## [GOAL OF THE EXERCISE]
Return every line of the material exactly.

## [Stored entries]
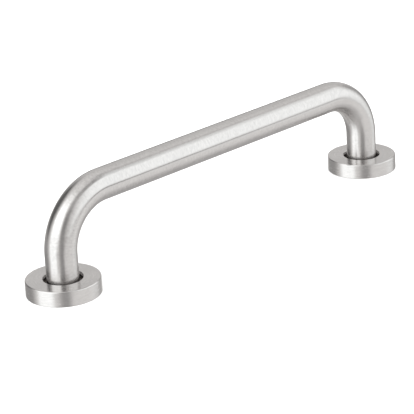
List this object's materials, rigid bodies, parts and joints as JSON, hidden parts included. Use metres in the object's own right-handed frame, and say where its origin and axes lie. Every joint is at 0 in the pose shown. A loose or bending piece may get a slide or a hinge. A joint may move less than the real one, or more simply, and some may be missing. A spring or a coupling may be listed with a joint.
{
  "type": "grab rail",
  "caption": "D-shaped grab rail: a bent round tube on two screwed flanges, each hidden by a round cover rose that lifts and turns.",
  "frame": {"origin": "midway between the two bases, on the surface that the rail is screwed to; the screws reach below it", "axes": "+X along the bar towards the right base, +Z away from the mounting surface, along the legs"},
  "size_m": [0.351, 0.051, 0.0961],
  "materials": {
    "tube_steel": "satin stainless, polished with fine lines round the tube",
    "cover_steel": "satin stainless, with fine turned lines on the top and side",
    "flange_steel": "unpolished mill finish, with faint weld colours round the tube",
    "screw_steel": "plain stainless",
    "gasket_rubber": "matt black",
    "o_ring_rubber": "smooth black"
  },
  "bodies": {
    "rail": {"rail_tube": "tube_steel", "left_mounting_flange": "flange_steel", "left_deck_gasket": "gasket_rubber", "left_fixing_screw_1": "screw_steel", "left_fixing_screw_2": "screw_steel", "left_fixing_screw_3": "screw_steel", "right_mounting_flange": "flange_steel", "right_deck_gasket": "gasket_rubber", "right_fixing_screw_1": "screw_steel", "right_fixing_screw_2": "screw_steel", "right_fixing_screw_3": "screw_steel"},
    "left_o_ring": {"left_retaining_o_ring": "o_ring_rubber"},
    "left_cover": {"left_cover_rose": "cover_steel"},
    "right_o_ring": {"right_retaining_o_ring": "o_ring_rubber"},
    "right_cover": {"right_cover_rose": "cover_steel"}
  },
  "joints": [
    {"name": "left_cover_lift", "type": "slide", "parent": "rail", "child": "left_o_ring", "axis": [0, 0, 1], "range_m": [0, 0.0265]},
    {"name": "left_cover_turn", "type": "hinge", "parent": "left_o_ring", "child": "left_cover", "pos_m": [-0.15, 0, 0.0033], "axis": [0, 0, 1], "continuous": true},
    {"name": "right_cover_lift", "type": "slide", "parent": "rail", "child": "right_o_ring", "axis": [0, 0, 1], "range_m": [0, 0.0265]},
    {"name": "right_cover_turn", "type": "hinge", "parent": "right_o_ring", "child": "right_cover", "pos_m": [0.15, 0, 0.0033], "axis": [0, 0, 1], "continuous": true}
  ]
}
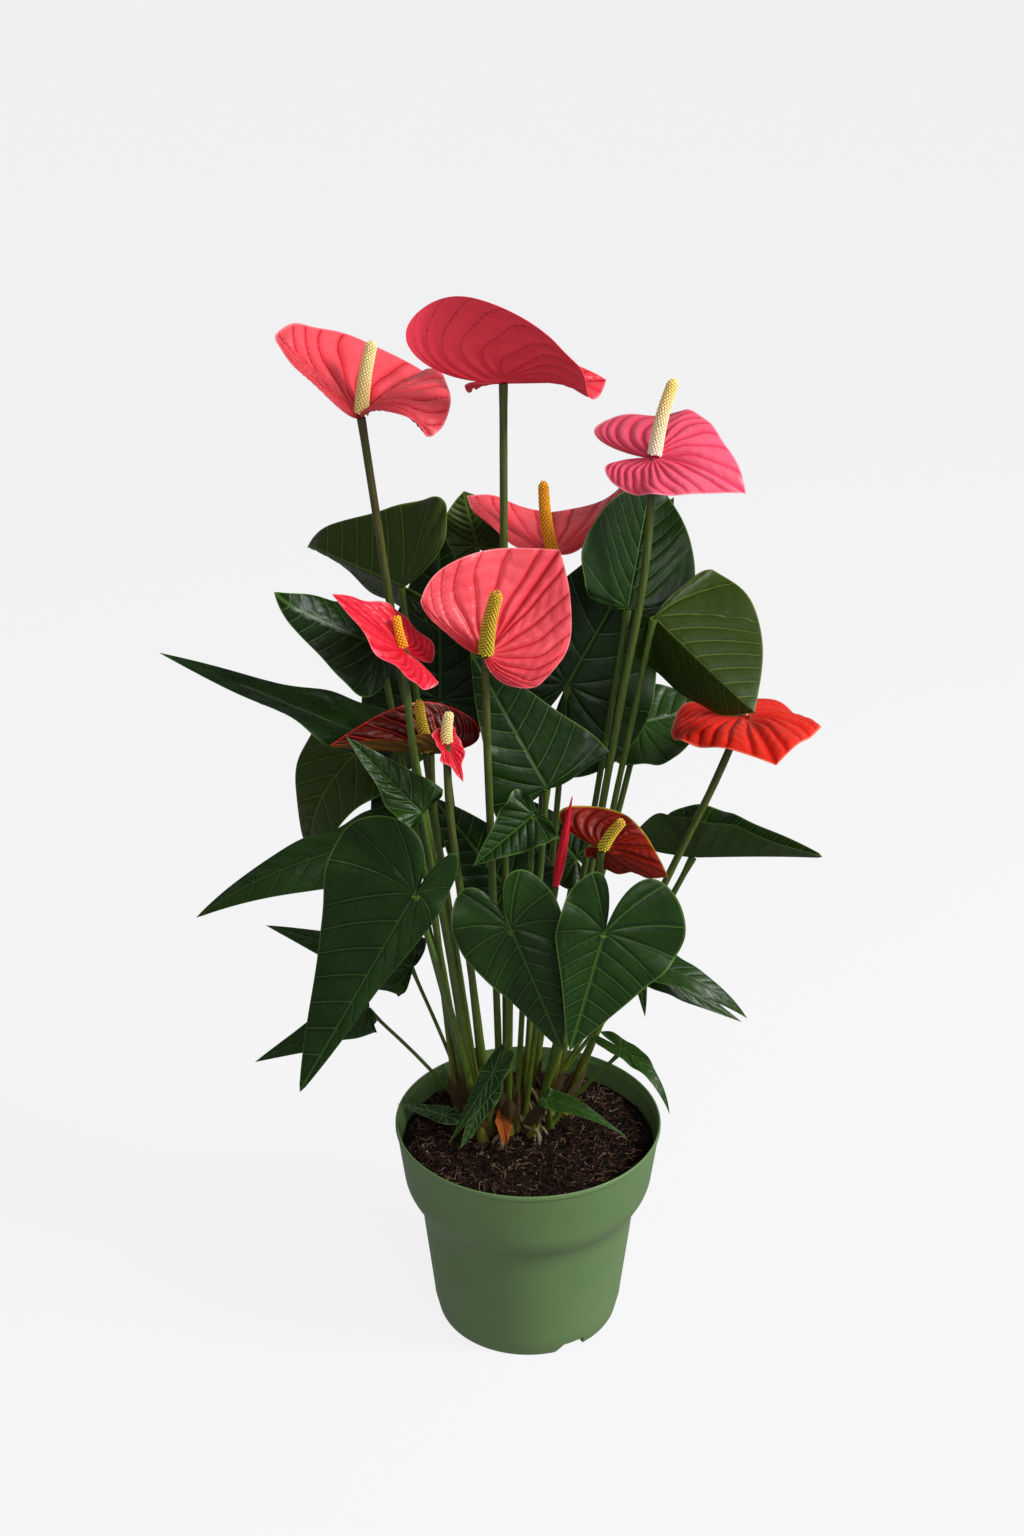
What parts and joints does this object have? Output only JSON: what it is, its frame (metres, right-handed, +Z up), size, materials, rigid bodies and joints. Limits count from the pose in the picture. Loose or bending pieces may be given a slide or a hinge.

## [SOLUTION TO THE PROBLEM]
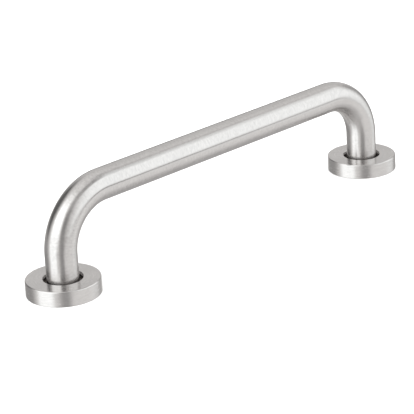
List this object's materials, rigid bodies, parts and joints as JSON, hidden parts included. Use metres in the object's own right-handed frame, and say where its origin and axes lie. Every joint is at 0 in the pose shown. A loose or bending piece may get a slide or a hinge. A joint may move less than the real one, or more simply, and some may be missing. A spring or a coupling may be listed with a joint.
{
  "type": "grab rail",
  "caption": "D-shaped grab rail: a bent round tube on two screwed flanges, each hidden by a round cover rose that lifts and turns.",
  "frame": {"origin": "midway between the two bases, on the surface that the rail is screwed to; the screws reach below it", "axes": "+X along the bar towards the right base, +Z away from the mounting surface, along the legs"},
  "size_m": [0.351, 0.051, 0.0961],
  "materials": {
    "tube_steel": "satin stainless, polished with fine lines round the tube",
    "cover_steel": "satin stainless, with fine turned lines on the top and side",
    "flange_steel": "unpolished mill finish, with faint weld colours round the tube",
    "screw_steel": "plain stainless",
    "gasket_rubber": "matt black",
    "o_ring_rubber": "smooth black"
  },
  "bodies": {
    "rail": {"rail_tube": "tube_steel", "left_mounting_flange": "flange_steel", "left_deck_gasket": "gasket_rubber", "left_fixing_screw_1": "screw_steel", "left_fixing_screw_2": "screw_steel", "left_fixing_screw_3": "screw_steel", "right_mounting_flange": "flange_steel", "right_deck_gasket": "gasket_rubber", "right_fixing_screw_1": "screw_steel", "right_fixing_screw_2": "screw_steel", "right_fixing_screw_3": "screw_steel"},
    "left_o_ring": {"left_retaining_o_ring": "o_ring_rubber"},
    "left_cover": {"left_cover_rose": "cover_steel"},
    "right_o_ring": {"right_retaining_o_ring": "o_ring_rubber"},
    "right_cover": {"right_cover_rose": "cover_steel"}
  },
  "joints": [
    {"name": "left_cover_lift", "type": "slide", "parent": "rail", "child": "left_o_ring", "axis": [0, 0, 1], "range_m": [0, 0.0265]},
    {"name": "left_cover_turn", "type": "hinge", "parent": "left_o_ring", "child": "left_cover", "pos_m": [-0.15, 0, 0.0033], "axis": [0, 0, 1], "continuous": true},
    {"name": "right_cover_lift", "type": "slide", "parent": "rail", "child": "right_o_ring", "axis": [0, 0, 1], "range_m": [0, 0.0265]},
    {"name": "right_cover_turn", "type": "hinge", "parent": "right_o_ring", "child": "right_cover", "pos_m": [0.15, 0, 0.0033], "axis": [0, 0, 1], "continuous": true}
  ]
}
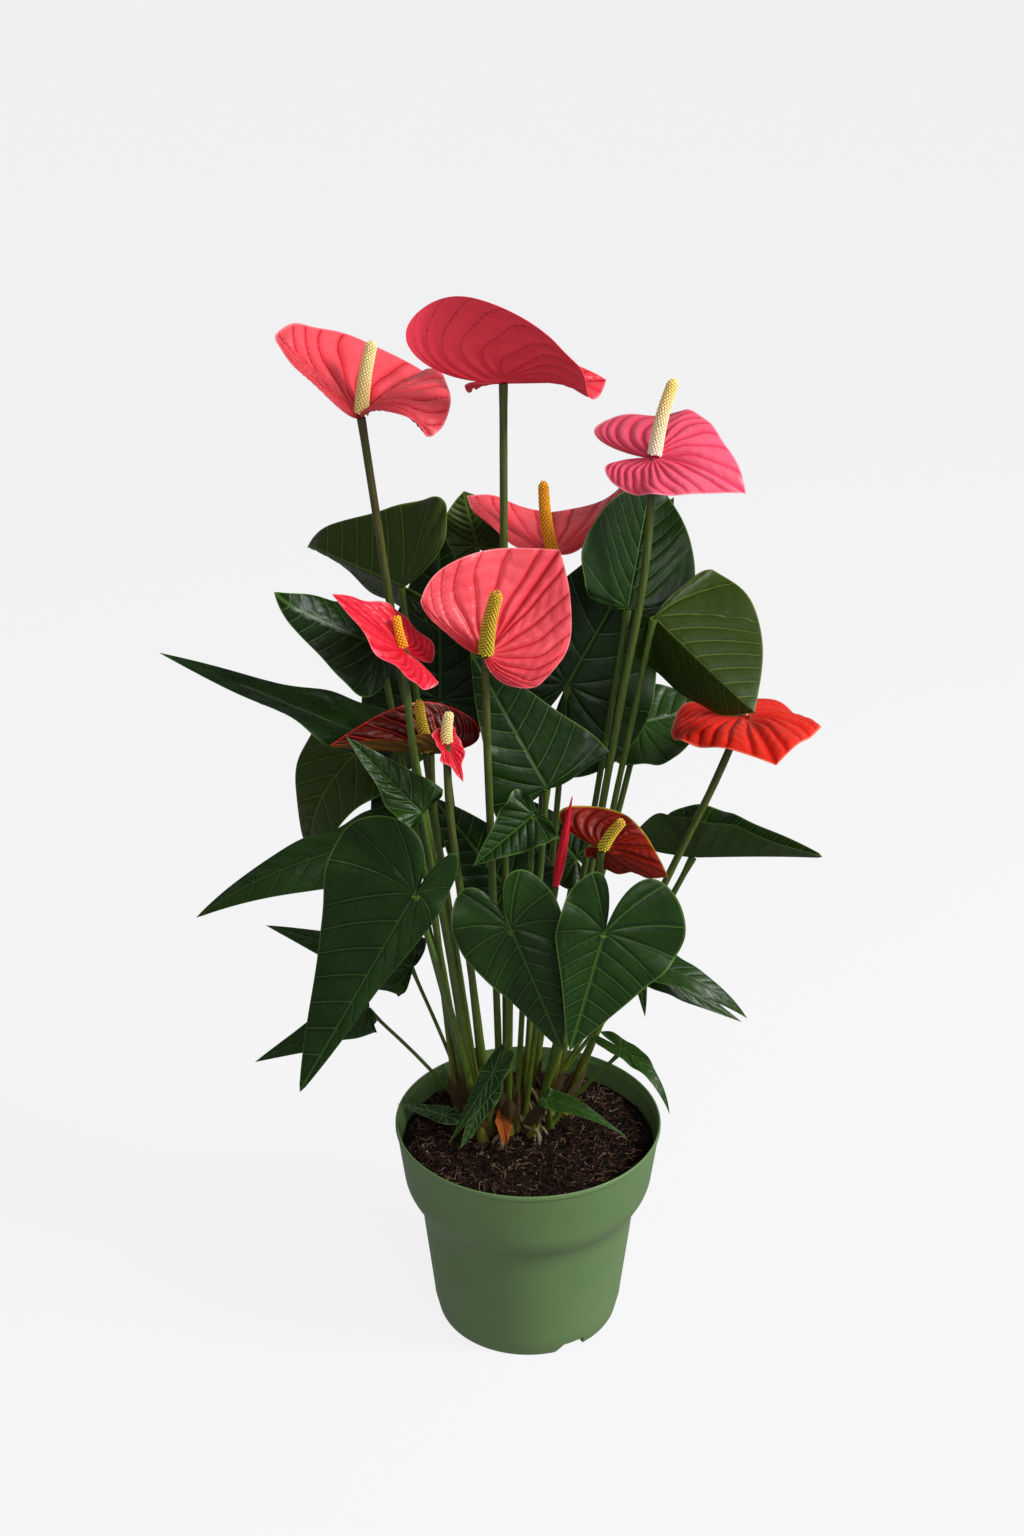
What parts and joints does this object have? Output only JSON: what it is, its frame (metres, right-handed, +Z up), size, materials, rigid bodies and joints. Limits count from the pose in the picture. Loose or bending pieces may be given a slide or a hinge.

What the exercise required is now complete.